▼▼▼

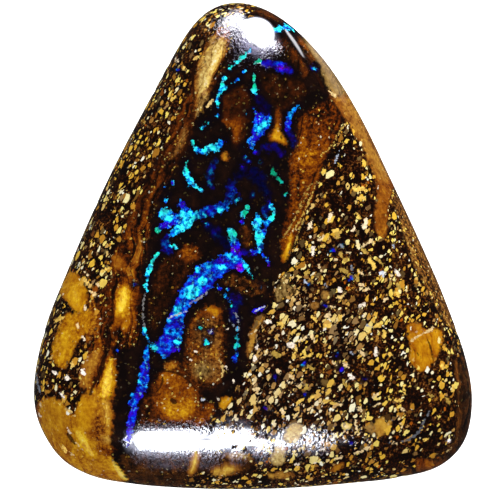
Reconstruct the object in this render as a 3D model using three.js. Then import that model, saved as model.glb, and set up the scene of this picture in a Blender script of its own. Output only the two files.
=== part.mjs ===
// A polished boulder opal: one freeform cabochon, cut as a rounded triangle from ironstone that is seamed with opal.
// It lies on its flat ground back. Millimetres, +Z up out of the polished face, +Y towards the narrow end.
// The origin is on the back face, under the middle of the stone's box.
import * as THREE from "three";

// Heights of the cross-section.
const GIRDLE_HEIGHT = 2.0; // the widest level, where the dome's shoulder meets the underside
const SHOULDER_RISE = 3.1; // from the girdle up to the rim of the gently crowned face
const CROWN_RISE = 0.9; // the last, gentle rise to the middle of the face

// Widths of the cross-section, measured from the girdle towards the middle of the stone.
const SHOULDER_WIDTH = 5.2; // how far the shoulder rolls over before the face begins
const UNDERSIDE_INSET = 1.1; // how far the rounded underside pulls in before the flat back
const SHOULDER_POWER = 1.3; // above 1 the shoulder fades into the face without a crease

// The point that the rings shrink towards.
const MIDDLE = new THREE.Vector2(0, -3);

// How finely the surface is faceted.
const SEGMENTS = 120;
const SHOULDER_RINGS = 8;
const FACE_RINGS = 4;
const UNDERSIDE_RINGS = 4;
const OUTLINE_SAMPLES = 2400; // fine steps along the outline, from which the even angles are read

// The girdle's outline, anticlockwise from the middle of the right side. The sides bow a little and the narrow end
// leans left, with a blunter shoulder on its right.
const OUTLINE = [
  [12.8, -3.6],
  [11.07, 0.4],
  [9.2, 4.4],
  [7.27, 8.4],
  [5.47, 11.4],
  [3.87, 13.4],
  [2.1, 15.0],
  [0.5, 15.88],
  [-1.15, 16.2],
  [-2.55, 15.87],
  [-3.72, 15.0],
  [-4.87, 13.4],
  [-6.53, 10.4],
  [-9.67, 4.4],
  [-12.33, -1.6],
  [-13.87, -5.6],
  [-14.6, -9.4],
  [-14.3, -11.7],
  [-12.85, -14.1],
  [-10.9, -15.28],
  [-8.2, -15.85],
  [-3.5, -16.2],
  [1.5, -16.2],
  [6.0, -15.88],
  [10.0, -15.4],
  [12.5, -14.65],
  [14.05, -13.1],
  [14.6, -10.7],
  [14.3, -8.0],
];

// The outline as a smooth closed curve, shifted so that its box is centred on the origin.
function outlineCurve() {
  const points = OUTLINE.map(([x, y]) => new THREE.Vector3(x, y, 0));
  const curve = new THREE.CatmullRomCurve3(points, true, "centripetal");
  const samples = curve.getPoints(OUTLINE_SAMPLES);
  const centre = new THREE.Box3().setFromPoints(samples).getCenter(new THREE.Vector3());
  return samples.map((p) => p.sub(centre));
}

// The girdle's distance from MIDDLE at SEGMENTS even angles.
function girdleRadii() {
  const polar = outlineCurve()
    .slice(0, -1)
    .map((p) => {
      const x = p.x - MIDDLE.x;
      const y = p.y - MIDDLE.y;
      const angle = THREE.MathUtils.euclideanModulo(Math.atan2(y, x), 2 * Math.PI);
      return { angle, radius: Math.hypot(x, y) };
    })
    .sort((a, b) => a.angle - b.angle);
  return Array.from({ length: SEGMENTS }, (_, i) => {
    const angle = (2 * Math.PI * i) / SEGMENTS;
    const next = polar.findIndex((p) => p.angle >= angle);
    const after = polar[next];
    const before = polar[(next + polar.length - 1) % polar.length];
    const gap = THREE.MathUtils.euclideanModulo(after.angle - before.angle, 2 * Math.PI);
    const share = THREE.MathUtils.euclideanModulo(angle - before.angle, 2 * Math.PI) / gap;
    return THREE.MathUtils.lerp(before.radius, after.radius, share);
  });
}

// The surface as rings, from the back upwards. A ring gives, for a girdle radius, how far in it lies and how high.
function profileRings() {
  const rings = [];
  for (let i = 0; i <= UNDERSIDE_RINGS; i++) {
    const turn = (Math.PI / 2) * (1 - i / UNDERSIDE_RINGS);
    const inset = UNDERSIDE_INSET * (1 - Math.cos(turn));
    rings.push(() => ({ inset, height: GIRDLE_HEIGHT * (1 - Math.sin(turn)) }));
  }
  const crown = (inset, radius) => CROWN_RISE * (1 - (1 - inset / radius) ** 2);
  for (let i = 1; i <= SHOULDER_RINGS; i++) {
    const turn = (Math.PI / 2) * (i / SHOULDER_RINGS);
    const inset = SHOULDER_WIDTH * (1 - Math.max(Math.cos(turn), 0) ** (1 / SHOULDER_POWER));
    const rise = SHOULDER_RISE * Math.sin(turn);
    rings.push((radius) => ({ inset, height: GIRDLE_HEIGHT + rise + crown(inset, radius) }));
  }
  for (let i = 1; i < FACE_RINGS; i++) {
    rings.push((radius) => {
      const inset = THREE.MathUtils.lerp(SHOULDER_WIDTH, radius, i / FACE_RINGS);
      return { inset, height: GIRDLE_HEIGHT + SHOULDER_RISE + crown(inset, radius) };
    });
  }
  return rings;
}

// The closed surface: rings joined by quads, with a point at the middle of the back and of the face.
function stoneGeometry() {
  const radii = girdleRadii();
  const rings = profileRings();
  const vertices = [];
  rings.forEach((ring) => {
    radii.forEach((radius, i) => {
      const { inset, height } = ring(radius);
      const angle = (2 * Math.PI * i) / SEGMENTS;
      const reach = radius - inset;
      vertices.push(MIDDLE.x + reach * Math.cos(angle), MIDDLE.y + reach * Math.sin(angle), height);
    });
  });
  const backCentre = vertices.length / 3;
  vertices.push(MIDDLE.x, MIDDLE.y, 0);
  const faceCentre = backCentre + 1;
  vertices.push(MIDDLE.x, MIDDLE.y, GIRDLE_HEIGHT + SHOULDER_RISE + CROWN_RISE);

  const triangles = [];
  const topRing = (rings.length - 1) * SEGMENTS;
  for (let i = 0; i < SEGMENTS; i++) {
    const j = (i + 1) % SEGMENTS;
    triangles.push(backCentre, j, i);
    for (let low = 0; low < topRing; low += SEGMENTS) {
      const high = low + SEGMENTS;
      triangles.push(low + i, low + j, high + j);
      triangles.push(low + i, high + j, high + i);
    }
    triangles.push(topRing + i, topRing + j, faceCentre);
  }
  const geometry = new THREE.BufferGeometry();
  geometry.setAttribute("position", new THREE.Float32BufferAttribute(vertices, 3));
  geometry.setIndex(triangles);
  geometry.computeVertexNormals();
  return geometry;
}

const ironstone = new THREE.MeshStandardMaterial({ color: 0x4a2c0c, roughness: 0.15, metalness: 0 });
const stone = new THREE.Mesh(stoneGeometry(), ironstone);
stone.name = "boulder_opal";

const part = new THREE.Group();
part.add(stone);

export default part;
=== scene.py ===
# A polished boulder opal: blue opal seams in brown ironstone, cut as one freeform cabochon with a ground
# back. The scene is in metres, +Z up out of the polished face. The stone is drawn in millimetres, and its
# pattern in the photograph's pixels, which onto_photo() ties to the stone.
from math import cos, pi, radians, sin

import bpy
import numpy as np
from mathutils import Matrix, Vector


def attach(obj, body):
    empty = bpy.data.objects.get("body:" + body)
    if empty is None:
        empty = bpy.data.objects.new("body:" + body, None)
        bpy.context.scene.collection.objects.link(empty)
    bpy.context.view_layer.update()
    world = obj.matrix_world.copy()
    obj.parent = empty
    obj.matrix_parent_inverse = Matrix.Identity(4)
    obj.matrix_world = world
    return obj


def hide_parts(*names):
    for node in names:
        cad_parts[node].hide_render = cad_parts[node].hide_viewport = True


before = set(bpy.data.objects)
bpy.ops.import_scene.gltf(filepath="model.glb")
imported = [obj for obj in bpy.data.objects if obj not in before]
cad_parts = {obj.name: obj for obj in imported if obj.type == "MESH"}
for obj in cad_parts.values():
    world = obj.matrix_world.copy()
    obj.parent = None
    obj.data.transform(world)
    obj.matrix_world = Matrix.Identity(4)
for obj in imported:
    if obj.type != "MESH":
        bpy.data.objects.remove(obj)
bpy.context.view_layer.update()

MM = 0.001
CAD_NODE = "boulder_opal"

# The cross-section, in millimetres, as in the solid that the stone replaces.
GIRDLE_HEIGHT = 2.0
SHOULDER_RISE = 3.1
CROWN_RISE = 0.9
SHOULDER_WIDTH = 5.2
SHOULDER_POWER = 1.3
UNDERSIDE_INSET = 1.1
MIDDLE = (0.0, -3.0)

# The photograph: where the stone's origin is in it, in pixels, and its scale at the girdle.
PHOTO_SIZE = 500
PHOTO_ORIGIN = (253, 246)
PIXELS_PER_MM = 15.0
LENS_MM = 500.0
SENSOR_MM = 36.0
FIELD_MM = PHOTO_SIZE / PIXELS_PER_MM
CAMERA_HEIGHT = GIRDLE_HEIGHT + FIELD_MM * LENS_MM / SENSOR_MM
CAMERA_X = (PHOTO_SIZE / 2 - PHOTO_ORIGIN[0]) / PIXELS_PER_MM
CAMERA_Y = (PHOTO_ORIGIN[1] - PHOTO_SIZE / 2) / PIXELS_PER_MM

# The lamps, the mirrored panels and the table, in millimetres.
LIGHT_DISTANCE = 300
PANEL_GAP = 12
TABLE_HALF = 600
TABLE_LEVEL = -0.02

# How brightly a white surface on the face shows, which turns a colour of the photograph into an albedo. The
# opal's share is lower, because its bead pattern takes some of the light away again.
FACE_LIGHT = 1.9
OPAL_LIGHT = 1.45

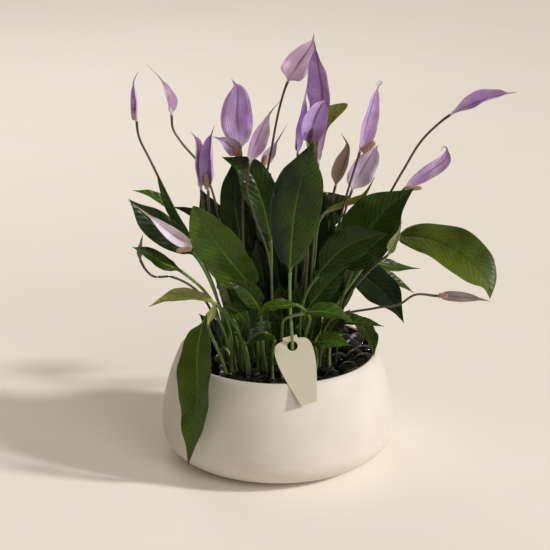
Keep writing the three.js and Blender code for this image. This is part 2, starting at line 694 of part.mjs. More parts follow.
// The spadix rises from the end of the stalk and leans to the spathe's open side.
function spadixSolid(organ) {
  const { curve, start, side } = routeOf(organ);
  const foot = curve.getPoint(start);
  const along = curve.getTangent(start);
  const across = side.clone().addScaledVector(along, -side.dot(along)).normalize();
  const open = new THREE.Vector3().crossVectors(across, along);
  const lean = along.clone().addScaledVector(open, SPADIX_LEAN).normalize();
  const shape = new THREE.LatheGeometry(
    [
      new THREE.Vector2(0, 0),
      new THREE.Vector2(SPADIX_RADIUS * 0.7, 0),
      new THREE.Vector2(SPADIX_RADIUS, organ.spadix * 0.35),
      new THREE.Vector2(SPADIX_RADIUS * 0.75, organ.spadix * 0.85),
      new THREE.Vector2(0, organ.spadix),
    ],
    7,
  );
  const turn = new THREE.Quaternion().setFromUnitVectors(new THREE.Vector3(0, 1, 0), lean);
  shape.applyQuaternion(turn);
  shape.translate(foot.x, foot.y, foot.z);
  return toSolid(shape);
}

function flowerGeometry(organ) {
  const bloom = organGeometry(organ, FLOWER_STALK_RADIUS);
  if (!organ.spadix) return bloom;
  return toGeometry(toSolid(bloom).add(spadixSolid(organ)));
}

// ---- Assembly

addMesh("pot", potGeometry(), COLOURS.ceramic);
addMesh("potting_soil", soilGeometry(), COLOURS.soil);

const sleeves = [
  ...LEAVES.map((organ) => sleeveSolid(organ, PETIOLE_RADIUS)),
  ...FLOWERS.map((organ) => sleeveSolid(organ, FLOWER_STALK_RADIUS)),
];
addMesh("pebble_bed", pebbleBedGeometry(sleeves), COLOURS.pebble);
placeTag(addMesh("plant_tag", tagGeometry(), COLOURS.card));

for (const organ of LEAVES) {
  addMesh(organ.name, organGeometry(organ, PETIOLE_RADIUS), COLOURS.leaf);
}
for (const organ of FLOWERS) {
  addMesh(organ.name, flowerGeometry(organ), COLOURS.spathe);
}

export default lily;
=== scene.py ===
"""A peace lily with lilac spathes in a round ceramic pot of dark pebbles."""

import math
import random

import bmesh
import bpy
import numpy as np
from mathutils import Matrix, Vector, noise


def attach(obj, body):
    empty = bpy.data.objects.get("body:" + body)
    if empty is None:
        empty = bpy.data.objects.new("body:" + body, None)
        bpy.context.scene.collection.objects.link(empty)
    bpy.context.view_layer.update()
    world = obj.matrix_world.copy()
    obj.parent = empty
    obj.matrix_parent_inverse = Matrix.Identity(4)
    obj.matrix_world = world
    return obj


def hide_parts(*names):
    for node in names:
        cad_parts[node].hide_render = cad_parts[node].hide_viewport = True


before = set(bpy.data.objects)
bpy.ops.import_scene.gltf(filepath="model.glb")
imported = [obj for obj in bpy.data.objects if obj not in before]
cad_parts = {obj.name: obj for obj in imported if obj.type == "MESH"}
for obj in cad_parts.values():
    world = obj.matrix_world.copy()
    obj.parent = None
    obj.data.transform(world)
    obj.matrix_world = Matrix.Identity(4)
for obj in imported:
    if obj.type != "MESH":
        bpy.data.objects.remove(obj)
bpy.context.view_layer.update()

# Sizes are in millimetres, and MM turns them into metres.
MM = 0.001

# Pot
POT_HEIGHT = 116
RIM_RADIUS = 105
BELLY_RADIUS = 125
BELLY_HEIGHT = 32
FOOT_RADIUS = 90
FOOT_STEP = 3
POT_WALL = 4
POT_FLOOR = 6
POT_SEGMENTS = 176
POT_WAVER = 0.35

# Filling
PEBBLE_TOP = 102
SOIL_TOP = 85.4
BED_GAP = 0.6
SOIL_FOOT = 7
SOIL_SEGMENTS = 150

# Tag
TAG_WIDTH = 40
TAG_LENGTH = 75
TAG_THICKNESS = 0.8
TAG_SHOULDER = 19
TAG_NECK_WIDTH = 15
TAG_NECK_LENGTH = 4
TAG_FOOT_WIDTH = 17
TAG_HOLE_RADIUS = 5.4
TAG_HOLE_INSET = 11
TAG_OVERHANG = 21
TAG_LEAN = math.radians(42)
TAG_TURN = math.radians(15)
TAG_HOLE_X = 14.5
TAG_TOUCH_X = 15
TAG_LIP_GAP = 0.4
TAG_BEVEL = 0.12

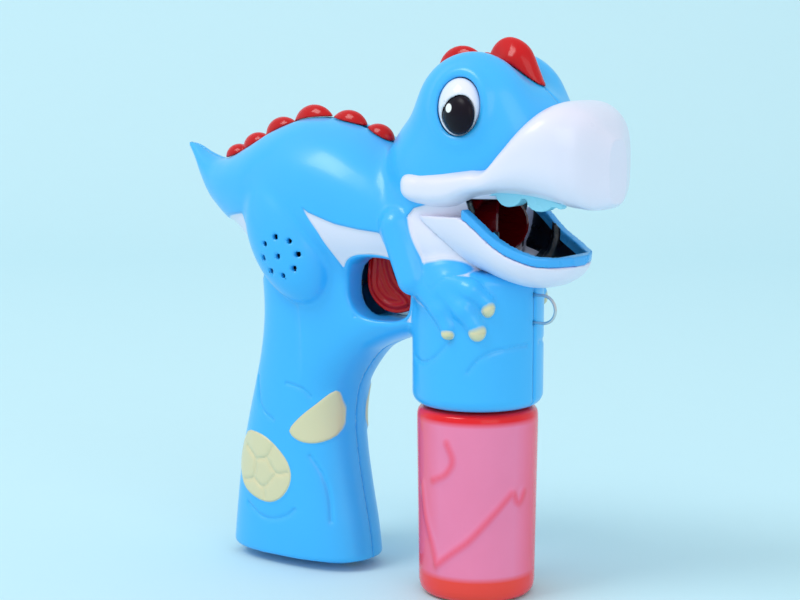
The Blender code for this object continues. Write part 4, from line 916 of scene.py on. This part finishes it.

▲▲▲

• _Your task_: Please copy, word for word, every line from the first line of the records through the line containing "const CROWN_RISE = 0.9;", with both of those lines included and nothing else.

• _Reply_:
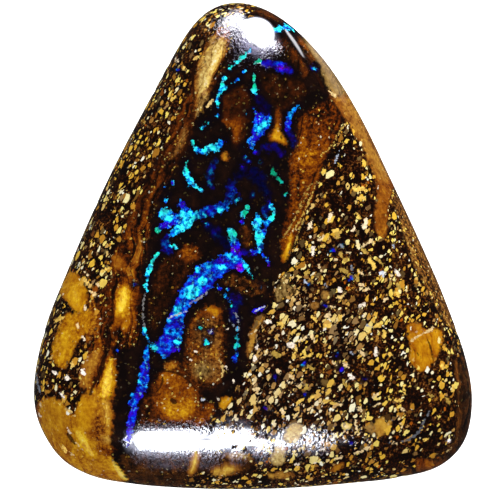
Reconstruct the object in this render as a 3D model using three.js. Then import that model, saved as model.glb, and set up the scene of this picture in a Blender script of its own. Output only the two files.
=== part.mjs ===
// A polished boulder opal: one freeform cabochon, cut as a rounded triangle from ironstone that is seamed with opal.
// It lies on its flat ground back. Millimetres, +Z up out of the polished face, +Y towards the narrow end.
// The origin is on the back face, under the middle of the stone's box.
import * as THREE from "three";

// Heights of the cross-section.
const GIRDLE_HEIGHT = 2.0; // the widest level, where the dome's shoulder meets the underside
const SHOULDER_RISE = 3.1; // from the girdle up to the rim of the gently crowned face
const CROWN_RISE = 0.9; // the last, gentle rise to the middle of the face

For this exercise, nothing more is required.